El 27/2 fue nuestro: un bombardeo mediático y real que nos dejó a todos al menos con un cuento. Con una historia que siempre nos parece increíble. No hay historia ligada al terremoto que no funcione, que no intrigue, que no nos haga sentir parte.

Durante muchas horas, en medio de la oscuridad, en medio de esa noche de verano de luna llena, casi todos tuvieron que barajárselas solos o armar lazos con desconocidos e intentar conectar con los suyos que estaba en cualquier lugar menos cerca. El modo de comunicación fue la incomunicación y el rumor. Y ese par de horas de angustia es lo que transforma a cada uno de ellos en un nosotros. En sobrevivientes de un fenómeno -de un evento, de una efeméride, de un momento histórico, de un caos televisado en vivo y en directo- que no siempre sucede y que, al azotar a todos, terminó siendo mucho más que un consuelo, algo así como una epopeya colectiva. A unos les tocó más, a otros menos, unos sintieron que les tocó demasiado, otros que se salvaron y tuvieron suerte, pero todos fuimos parte y fuimos uno. Aunque fuera por un rato.

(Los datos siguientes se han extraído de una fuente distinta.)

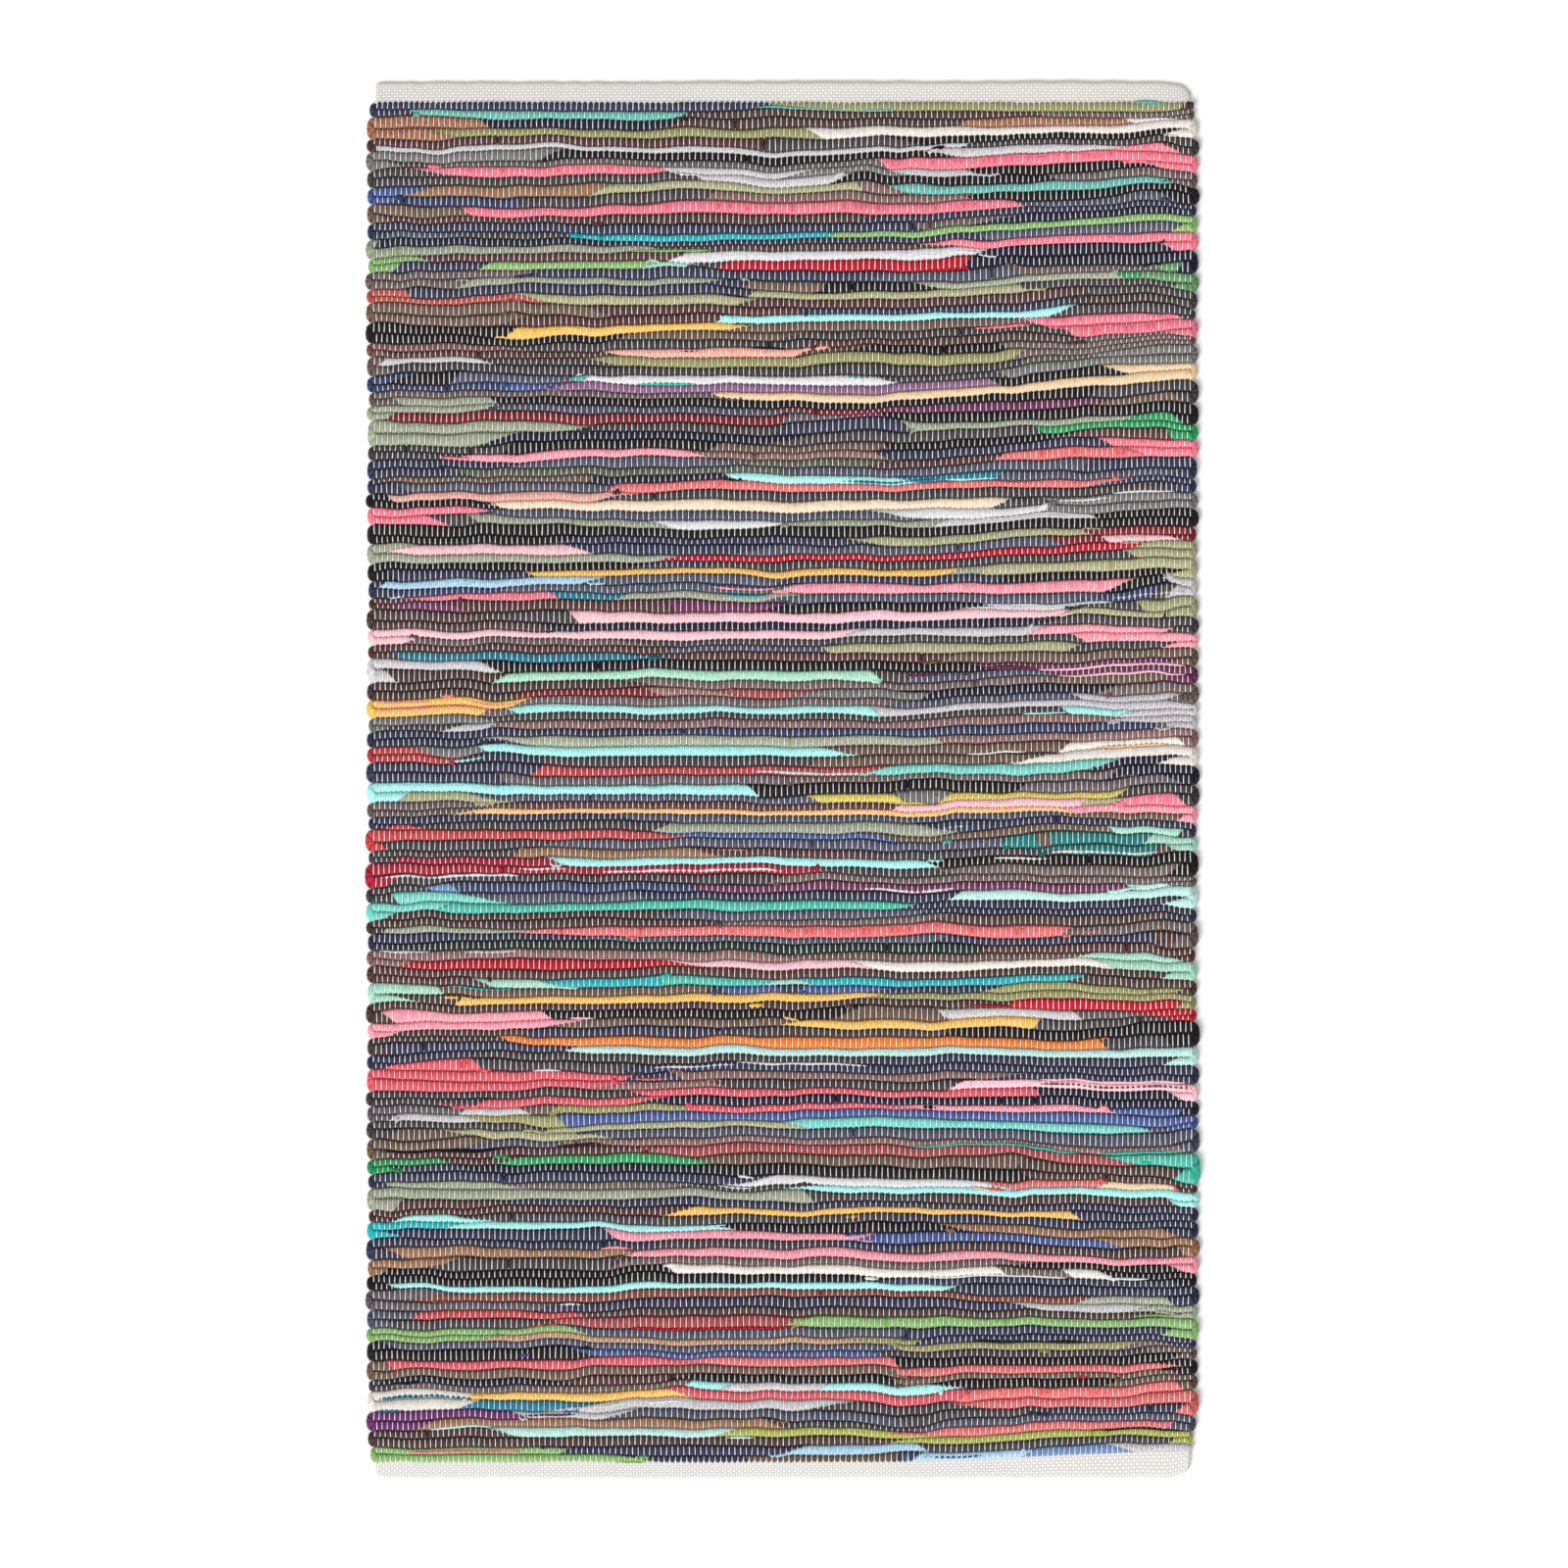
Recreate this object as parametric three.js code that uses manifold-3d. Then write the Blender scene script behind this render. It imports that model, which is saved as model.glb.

De alguna manera sigue temblando y, por otro lado, todo permanece relativamente igual. Esto no fue Haití. El terremoto no removió grandes estructuras o hizo que la sociedad, tal como la conocemos, se viniera abajo. No, nada de eso. El país -arquitectónica y socialmente- quizás es más sólido de lo que pensamos o simplemente está tan estructurado-estratificado que ya no hay cataclismo-tsunami-revolución que lo haga hundirse. Hubo momentos de pánico, de terror, de locura; hubo saqueos, militares en la calle, desaparecidos, héroes anónimos y hordas cobardes. Hubo demasiado silencio, demasiado ruido, demasiada desconexión. Luego hubo demasiada televisión.

Pero todos lo vivimos y todos lo vamos a recordar.

Estuvimos ahí a las 3:34.

El próximo 27 de febrero será más que un domingo: habrá algo de nervios (¿habrá uno nuevo?, ¿peor?), pero más que nada habrá flashbacks, recuerdos, inserts en cámara lenta y una suerte de loop en 3D donde cada uno recordará el terremoto que no alcanzó a tener un nombre de ciudad y sí un número inolvidable. Raro como suceden las cosas: el año de los 200 terminó siendo el año del 8.8.